=== Objective ===
Set down the material once more, exactly as it appears.

=== Supplied material ===

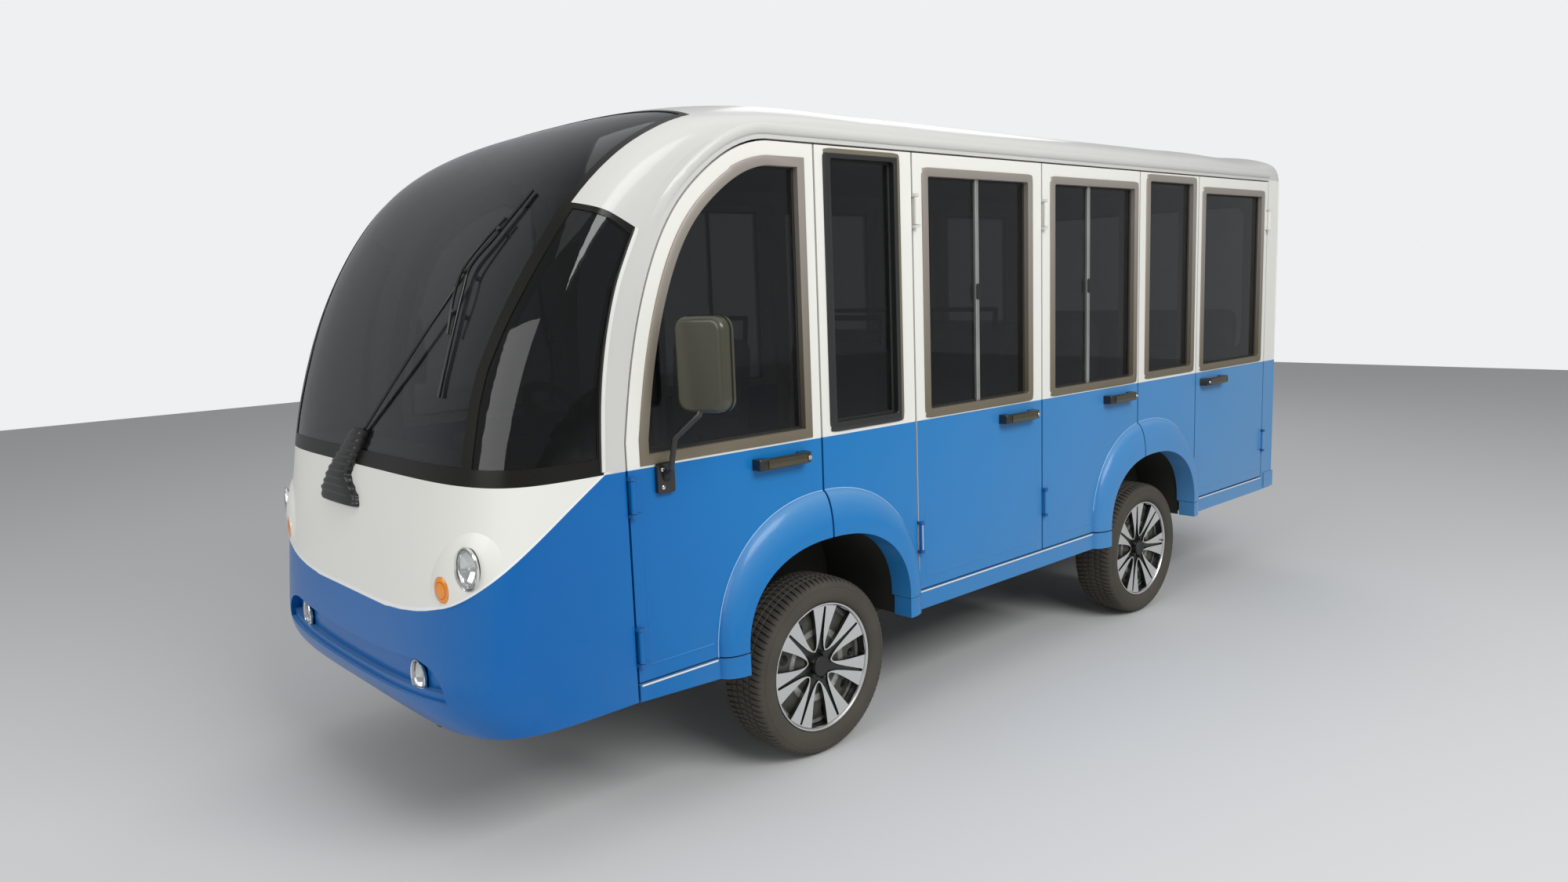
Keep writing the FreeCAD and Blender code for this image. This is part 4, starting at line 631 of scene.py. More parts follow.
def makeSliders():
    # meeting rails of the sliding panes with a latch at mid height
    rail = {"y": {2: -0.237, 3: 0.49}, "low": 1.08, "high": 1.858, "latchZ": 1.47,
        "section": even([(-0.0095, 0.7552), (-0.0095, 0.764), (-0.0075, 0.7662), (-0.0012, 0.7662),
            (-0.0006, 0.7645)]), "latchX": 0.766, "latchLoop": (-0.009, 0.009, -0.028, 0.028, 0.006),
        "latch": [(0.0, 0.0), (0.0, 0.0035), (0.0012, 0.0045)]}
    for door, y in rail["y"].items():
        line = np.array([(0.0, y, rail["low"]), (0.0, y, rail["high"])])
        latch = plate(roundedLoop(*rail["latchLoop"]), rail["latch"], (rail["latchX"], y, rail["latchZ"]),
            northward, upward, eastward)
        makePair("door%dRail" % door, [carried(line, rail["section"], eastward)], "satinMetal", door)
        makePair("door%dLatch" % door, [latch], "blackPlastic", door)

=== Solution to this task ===
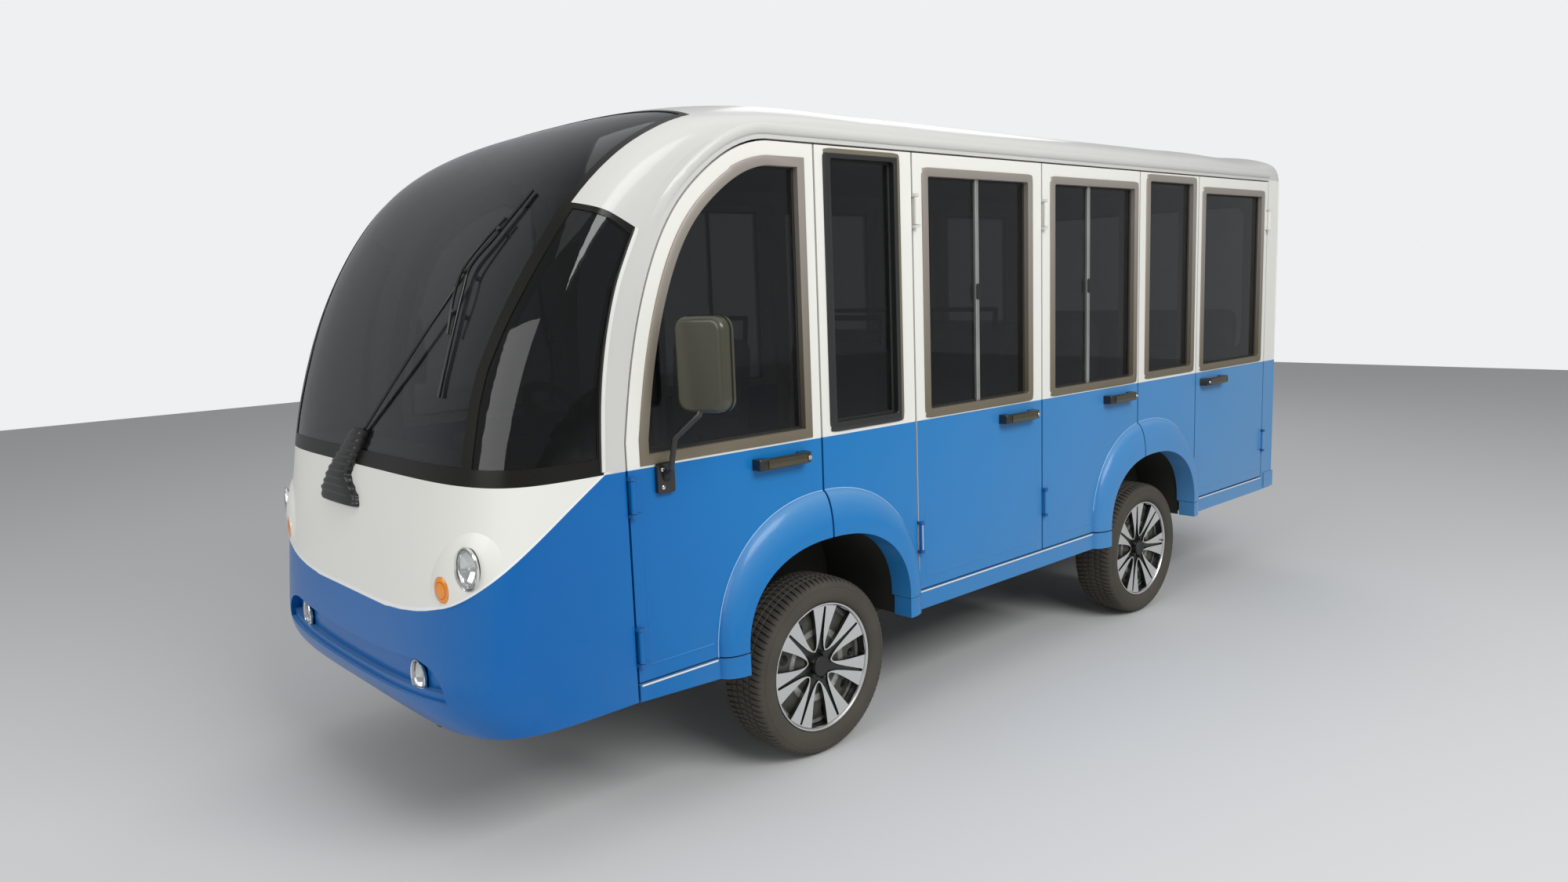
Keep writing the FreeCAD and Blender code for this image. This is part 4, starting at line 631 of scene.py. More parts follow.
def makeSliders():
    # meeting rails of the sliding panes with a latch at mid height
    rail = {"y": {2: -0.237, 3: 0.49}, "low": 1.08, "high": 1.858, "latchZ": 1.47,
        "section": even([(-0.0095, 0.7552), (-0.0095, 0.764), (-0.0075, 0.7662), (-0.0012, 0.7662),
            (-0.0006, 0.7645)]), "latchX": 0.766, "latchLoop": (-0.009, 0.009, -0.028, 0.028, 0.006),
        "latch": [(0.0, 0.0), (0.0, 0.0035), (0.0012, 0.0045)]}
    for door, y in rail["y"].items():
        line = np.array([(0.0, y, rail["low"]), (0.0, y, rail["high"])])
        latch = plate(roundedLoop(*rail["latchLoop"]), rail["latch"], (rail["latchX"], y, rail["latchZ"]),
            northward, upward, eastward)
        makePair("door%dRail" % door, [carried(line, rail["section"], eastward)], "satinMetal", door)
        makePair("door%dLatch" % door, [latch], "blackPlastic", door)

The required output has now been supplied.